A lot of that spending in the wealthier “developing” nations like Saudi Arabia is for modern weapons they cannot produce themselves. Since 2008 deliveries of such weapons to these nations have averaged about $48 billion a year and most of this has gone to the oil-rich Arab states buying the latest and most expensive military tech in an effort to deal with increasing aggressiveness by Iran. While the United States and China produce nearly all their own weapons Saudi Arabia imports nearly all of its weapons, mostly from the U.S. and Europe. Thus Saudi Arabia accounts for about two-thirds of the annual foreign weapons imports for developing nations.

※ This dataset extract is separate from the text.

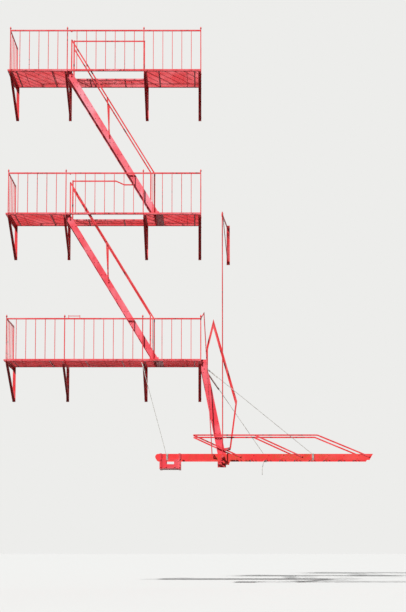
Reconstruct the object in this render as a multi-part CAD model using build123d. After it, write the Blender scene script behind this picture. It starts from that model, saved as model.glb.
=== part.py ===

In the last decade the United States has cut spending about four percent (to the current $595 billion) while China’s more than doubled (to the current $214 billion). Russian spending nearly doubled (to $66 billion) after dropping sharply in the 1990s and rebounding slowly. In the meantime Saudi Arabia moved past Russia and is now spending $87 billion a year. India is spending more each year and at its current $54 billion has passed France ($51 billion) and is about to surpass Britain ($55 billion.) After more than a decade of cuts European spending went up over one percent in 2015, mainly because East European nations are spending a lot more to deal with a growing threat from Russia. Even Germany is now increasing spending to deal with the Russian threat.

A major factor in the static global spending is that by 2010 a decade of heavy defense spending, to replace a lot of the elderly Cold War era equipment was largely completed. Also ending, especially for the United States, were expensive war on terror operations in Iraq and Afghanistan. The U.S. military, especially the army and marines, used the demand for new weapons and equipment in Iraq and Afghanistan as an opportunity to replace a lot of aging Cold War gear. The air force and navy did not do as well and now, with American defense spending shrinking, there will be fewer American warplanes and warships because the money and popular support for replacing a lot of the Cold War era warships and aircraft is not there. That trend may be reversed because of the growing Chinese threat.

Most Western nations deliberately shrank their armed forces after the Cold War ended. This included China and Russia, although both of these nations are still buying a lot of modern gear. Russia does it now because it was too broke in the 1990s to buy much and the Chinese because they didn’t have a modern force at the end of the Cold War and are determined to take the lead in this area. Since 2014 a growing number of European have started increasing defense spending to deal with the Russian threats.

Since September 11, 2001, global defense spending increased nearly 50 percent and is now about 2.5 percent of global GDP. After the Cold War ended in 1991, defense spending declined for a few years to under a trillion dollars a year. But by the end of the 1990s it was on the rise again. The region with the greatest growth has been the Middle East, where spending has increased over 60 percent in the last decade. The region with the lowest growth (six percent) was Western Europe. Five years of world-wide recession and the decline in spending by most Western nations has helped stall global defense spending at $1.7-1.8 trillion a year. Western defense firms are feeling this the most, as their sales have been flat from 2011 to 2014 but are now picking up.